Now you can finally touch the car. Use the two-bucket method. Dip your mitt in the soap, wash a panel, then rinse the mitt in the plain water bucket before going back for more soap.

09

Top-Down Approach

Always wash the roof first, then the glass, then the bonnet. Leave the bumpers and lower sills for last as they are the filthiest.

10

Detailing the Nooks

While the car is soapy, use your soft brush to agitate around the badges, door handles, and fuel filler cap where dust hides.

11

Final Rinse

A thorough rinse. I mean really thorough. Open the doors and wipe the jambs with a damp microfibre too.

12

Drying

Use your big drying towel. Lay it flat across the bonnet and pull it towards you. Don't rub like you're drying your hair; let the towel soak up the water.

13

Door Jambs and Seals

Dry the inside of the doors. Red dust loves to settle on the rubber seals and will eventually wear them down if left there.

14

Glass Cleaning

Use a dedicated glass cleaner. If you've had mud on the windscreen, check for scratches. If it's bad, you might need a glass polish later.

15

Tyre Dressing

Apply a water-based tyre shine. Avoid the oily ones that sling black dots all over your freshly cleaned paint the moment you drive off.
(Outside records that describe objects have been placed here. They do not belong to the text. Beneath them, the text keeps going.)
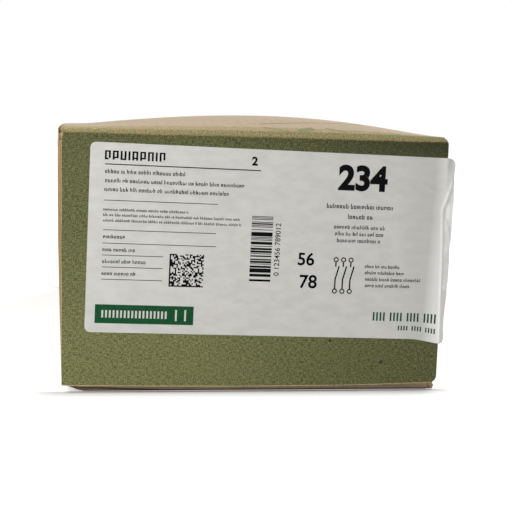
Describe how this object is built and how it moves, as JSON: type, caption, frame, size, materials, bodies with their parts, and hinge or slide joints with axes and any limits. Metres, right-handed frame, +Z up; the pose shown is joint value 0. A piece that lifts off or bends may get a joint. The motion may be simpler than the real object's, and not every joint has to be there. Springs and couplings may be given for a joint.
{
  "type": "boxed ac disconnect",
  "caption": "End-loading corrugated carton with a labelled end flap, holding a side-handled safety switch that lies on its back.",
  "frame": {"origin": "middle of the underside of the carton's bottom panel", "axes": "+Z up, the labelled end at -Y, +X to the right as the label is read"},
  "size_m": [0.2174, 0.4004, 0.1524],
  "materials": {
    "kraft_board": "uncoated kraft paper",
    "printed_board": "kraft board with a flood of olive ink",
    "label_paper": "matt label stock with black print",
    "grey_enamel": "baked enamel",
    "zinc_plated_steel": "bright zinc plating",
    "plated_copper": "rolled copper",
    "black_moulding": "moulded thermoset",
    "clear_sheet": "clear polycarbonate",
    "red_moulding": "moulded, slight gloss",
    "lug_aluminium": "extruded"
  },
  "bodies": {
    "carton": {"bottom_panel": "kraft_board", "left_panel": "kraft_board", "right_panel": "kraft_board", "top_panel": "kraft_board", "glue_tab": "kraft_board", "enclosure_tub": "grey_enamel", "enclosure_cover": "grey_enamel", "cover_hinge_pins": "zinc_plated_steel", "cover_hasp": "zinc_plated_steel", "knockout_discs": "grey_enamel", "hub_closing_plate": "grey_enamel", "hub_plate_screws": "zinc_plated_steel", "moulded_base": "black_moulding", "base_screws": "zinc_plated_steel", "line_terminals": "plated_copper", "load_terminals": "plated_copper", "lug_screws": "zinc_plated_steel", "blade_pins": "zinc_plated_steel", "line_shield": "clear_sheet", "mechanism_plate": "zinc_plated_steel", "handle_base": "black_moulding", "ground_bar": "lug_aluminium", "ground_screws": "zinc_plated_steel"},
    "front_outer": {"front_outer_flap": "printed_board", "shipping_label": "label_paper"},
    "front_inner": {"front_inner_flap": "kraft_board"},
    "front_left_dust": {"front_left_dust_flap": "kraft_board"},
    "front_right_dust": {"front_right_dust_flap": "kraft_board"},
    "rear_outer": {"rear_outer_flap": "kraft_board"},
    "rear_inner": {"rear_inner_flap": "kraft_board"},
    "rear_left_dust": {"rear_left_dust_flap": "kraft_board"},
    "rear_right_dust": {"rear_right_dust_flap": "kraft_board"},
    "handle": {"switch_handle": "red_moulding", "operating_shaft": "zinc_plated_steel", "drive_spring": "zinc_plated_steel"},
    "blade_set": {"switch_blades": "plated_copper", "crossbar": "black_moulding"}
  },
  "joints": [
    {"name": "front_outer_crease", "type": "hinge", "parent": "carton", "child": "front_outer", "pos_m": [0, -0.2, 0.1424], "axis": [-1, 0, 0], "range_deg": [0, 180]},
    {"name": "front_inner_crease", "type": "hinge", "parent": "carton", "child": "front_inner", "pos_m": [0, -0.1967, 0], "axis": [1, 0, 0], "range_deg": [0, 90]},
    {"name": "front_left_dust_crease", "type": "hinge", "parent": "carton", "child": "front_left_dust", "pos_m": [-0.106, -0.1934, 0.07], "axis": [0, 0, -1], "range_deg": [0, 90]},
    {"name": "front_right_dust_crease", "type": "hinge", "parent": "carton", "child": "front_right_dust", "pos_m": [0.106, -0.1934, 0.07], "axis": [0, 0, 1], "range_deg": [0, 90]},
    {"name": "rear_outer_crease", "type": "hinge", "parent": "carton", "child": "rear_outer", "pos_m": [0, 0.2, 0.1424], "axis": [1, 0, 0], "range_deg": [0, 180]},
    {"name": "rear_inner_crease", "type": "hinge", "parent": "carton", "child": "rear_inner", "pos_m": [0, 0.1967, 0], "axis": [-1, 0, 0], "range_deg": [0, 90]},
    {"name": "rear_left_dust_crease", "type": "hinge", "parent": "carton", "child": "rear_left_dust", "pos_m": [-0.106, 0.1934, 0.07], "axis": [0, 0, 1], "range_deg": [0, 90]},
    {"name": "rear_right_dust_crease", "type": "hinge", "parent": "carton", "child": "rear_right_dust", "pos_m": [0.106, 0.1934, 0.07], "axis": [0, 0, -1], "range_deg": [0, 90]},
    {"name": "handle_turn", "type": "hinge", "parent": "carton", "child": "handle", "pos_m": [0, 0, 0.053], "axis": [-1, 0, 0], "range_deg": [0, 110]},
    {"name": "blade_turn", "type": "hinge", "parent": "carton", "child": "blade_set", "pos_m": [0, -0.03, 0.0335], "axis": [-1, 0, 0], "range_deg": [0, 60.01]}
  ],
  "couplings": [
    {"joint": "front_inner_crease", "follows": "front_outer_crease", "ratio": 0.5},
    {"joint": "front_left_dust_crease", "follows": "front_outer_crease", "ratio": 0.5},
    {"joint": "front_right_dust_crease", "follows": "front_outer_crease", "ratio": 0.5},
    {"joint": "rear_inner_crease", "follows": "rear_outer_crease", "ratio": 0.5},
    {"joint": "rear_left_dust_crease", "follows": "rear_outer_crease", "ratio": 0.5},
    {"joint": "rear_right_dust_crease", "follows": "rear_outer_crease", "ratio": 0.5},
    {"joint": "blade_turn", "follows": "handle_turn", "ratio": 0.54546}
  ]
}
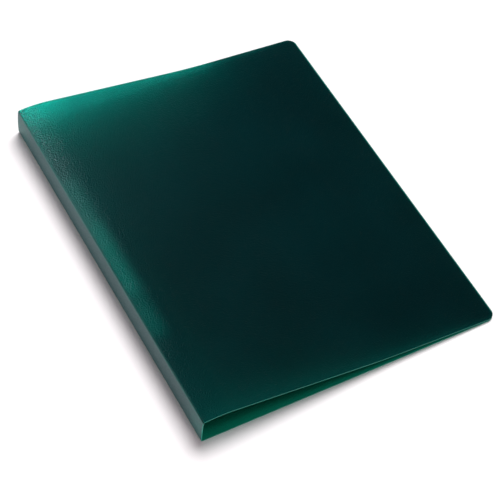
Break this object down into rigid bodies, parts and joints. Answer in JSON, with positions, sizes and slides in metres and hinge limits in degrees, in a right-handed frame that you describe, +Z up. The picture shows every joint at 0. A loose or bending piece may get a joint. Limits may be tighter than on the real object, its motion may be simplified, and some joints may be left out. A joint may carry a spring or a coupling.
{
  "type": "ring album",
  "caption": "Slim ring album: folded translucent plastic cover, flat spine, ring mechanism on the back cover, pocket-strip leaves on the rings.",
  "frame": {"origin": "middle of the closed album's underside, on the surface that it lies on", "axes": "+X from the spine to the fore-edge, +Y from foot to head, +Z up through the front cover"},
  "size_m": [0.252, 0.318, 0.0257],
  "materials": {
    "cover_sheet": "fine-grained translucent dark green polypropylene sheet",
    "nickel_steel": "bright nickel-plated steel",
    "carrier_steel": "plated steel strip",
    "rivet_nickel": "nickel-plated tubular rivet",
    "leaf_card": "matt black card",
    "clear_film": "clear glossy film"
  },
  "bodies": {
    "back": {"back_cover": "cover_sheet", "mechanism_shell": "nickel_steel", "rivet_foot": "rivet_nickel", "rivet_head": "rivet_nickel"},
    "spine": {"spine_panel": "cover_sheet"},
    "front": {"front_cover": "cover_sheet"},
    "ring_left": {"ring_carrier_left": "carrier_steel", "half_ring_left_foot": "nickel_steel", "half_ring_left_head": "nickel_steel"},
    "ring_right": {"ring_carrier_right": "carrier_steel", "half_ring_right_foot": "nickel_steel", "half_ring_right_head": "nickel_steel"},
    "leaf_1": {"stock_leaf_1": "leaf_card", "film_strips_1": "clear_film"},
    "leaf_2": {"stock_leaf_2": "leaf_card", "film_strips_2": "clear_film"},
    "leaf_3": {"stock_leaf_3": "leaf_card", "film_strips_3": "clear_film"}
  },
  "joints": [
    {"name": "front_cover_hinge", "type": "hinge", "parent": "spine", "child": "front", "pos_m": [-0.1252, 0, 0.0244], "axis": [0, -1, 0], "range_deg": [0, 100]},
    {"name": "spine_hinge", "type": "hinge", "parent": "back", "child": "spine", "pos_m": [-0.1252, 0, 0.0004], "axis": [0, -1, 0], "range_deg": [0, 85]},
    {"name": "ring_left_pivot", "type": "hinge", "parent": "back", "child": "ring_left", "pos_m": [-0.1114, 0, 0.00185], "axis": [0, -1, 0], "range_deg": [0, 10]},
    {"name": "ring_right_pivot", "type": "hinge", "parent": "back", "child": "ring_right", "pos_m": [-0.0996, 0, 0.00185], "axis": [0, 1, 0], "range_deg": [0, 10]},
    {"name": "leaf_1_turn", "type": "hinge", "parent": "back", "child": "leaf_1", "pos_m": [-0.1055, 0, 0.0122], "axis": [0, -1, 0], "range_deg": [0, 173]},
    {"name": "leaf_2_turn", "type": "hinge", "parent": "back", "child": "leaf_2", "pos_m": [-0.1055, 0, 0.0122], "axis": [0, -1, 0], "range_deg": [0, 174.5]},
    {"name": "leaf_3_turn", "type": "hinge", "parent": "back", "child": "leaf_3", "pos_m": [-0.1055, 0, 0.0122], "axis": [0, -1, 0], "range_deg": [0, 176]}
  ],
  "couplings": [
    {"joint": "spine_hinge", "follows": "front_cover_hinge", "ratio": 0.85},
    {"joint": "ring_right_pivot", "follows": "ring_left_pivot", "ratio": 1},
    {"joint": "leaf_1_turn", "follows": "front_cover_hinge", "ratio": 1.73},
    {"joint": "leaf_2_turn", "follows": "front_cover_hinge", "ratio": 1.745},
    {"joint": "leaf_3_turn", "follows": "front_cover_hinge", "ratio": 1.76}
  ]
}
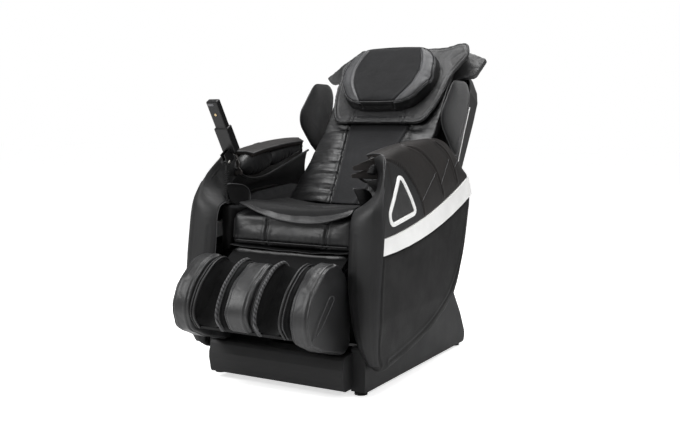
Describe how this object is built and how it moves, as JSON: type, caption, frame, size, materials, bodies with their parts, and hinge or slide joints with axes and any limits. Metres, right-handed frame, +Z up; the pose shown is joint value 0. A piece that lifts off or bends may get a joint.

Pro Tips from the Trenches

If you're dealing with that sticky black soil found in parts of QLD and NSW, don't try to wash it off immediately with high pressure. You'll just push the grit deeper. Use a 'soaker' hose or a sprinkler under the car for 20 minutes first to soften the 'biscuits' of mud. It'll save you a lot of heartache and water.

Watch Out

Never use dish soap (like Fairy or Dawn) to wash your car. It's designed to strip grease off plates, which means it'll strip every bit of wax and protection off your paint, leaving it wide open to the Aussie UV. I've seen cars lose their clear coat in three years because the owner thought dish soap was 'basically the same thing'.
05

Advanced Techniques for the Red Dust

So you've washed the car but the paint still feels like sandpaper? That's embedded contamination. This is where the pros use a clay bar. After the wash, while the car is still wet, use a clay lubricant and glide a clay bar over the surface. It'll pick up the microscopic bits of red dust that the wash missed. Another trick for the engine bay: cover your alternator and air intake with plastic bags, then use a 'dry' steam cleaner if you have one. It's much safer than blasting water into electrical connectors. If you must use a hose in the engine bay, keep it at low pressure and leave the engine running so the heat helps evaporate any standing water. Actually, wait, let me rephrase that. Only leave it running if you're confident with your engine's layout. If you've got an old petrol dizzy, you'll be stranded if it gets wet.
06

Recommended Products

I'm a big fan of supporting local, so for most Aussie conditions, Bowden's Own is hard to beat. Their 'Mega Wash' is great for heavy dirt. If you want the best of the best for protection after the wash, look at Gtechniq Crystal Serum Light. It's a ceramic coating that makes mud literally slide off next time you're in the bush. For budget-conscious mates, Meguiar's Gold Class is a classic that you can pick up at any Supercheap or Repco. It won't let you down. Just stay away from those 'brushless' car washes at the servo, the chemicals they use are so acidic they'll perish your rubber seals faster than you can say 'no dramas'.
07

Common Questions

How do I get red dust out of white paint?
You need a chemical decontamination. Use an iron remover followed by a light polish. If it's really stained, a 'cleaner wax' can sometimes pull the pigment out.
Is it okay to pressure wash my engine?
Yes, but be smart. Cover the sensitive bits, use a wide fan nozzle, and don't get too close to sensors or the ECU.
How often should I clean the underbody?
If you've been on a beach or in deep mud, do it the same day. Salt and wet mud trapped against metal are the primary causes of chassis rot.
What's the best way to remove dried bug guts?
Don't scrub! Soak a microfibre in warm soapy water, lay it over the bugs for 5 minutes to soften them, then they should wipe right off.
Can I use a leaf blower to dry my car?
Absolutely. It's the best way to get water out of the grilles and mirrors. Just make sure you aren't blowing dust from the ground back onto the wet paint.
08

Protecting Your Hard Work

Once the car is clean and dry, don't just leave it 'naked'. The Aussie sun is brutal, especially in March. You need some form of protection. At the very least, chuck a coat of spray sealant on it. Something like Turtle Wax Seal n Shine is cheap and lasts months. If you want to make your life easier for the next trip, apply a ceramic spray. It creates a hydrophobic layer that prevents mud from bonding. Next time you go out, most of the dirt will just pressure wash off without needing a heavy scrub. I did this on my missus' car and now she can do the weekly wash in half the time. (Trust me on this one, your partner will thank you if their car is easier to keep clean). Lastly, check your cabin air filter. If you've been in heavy dust, it's likely clogged. It's a 2-minute job on most cars and will keep you from breathing in that red dust for the next month. Anyway, that's pretty much it. Take your time, don't scrub the paint, and she'll be right.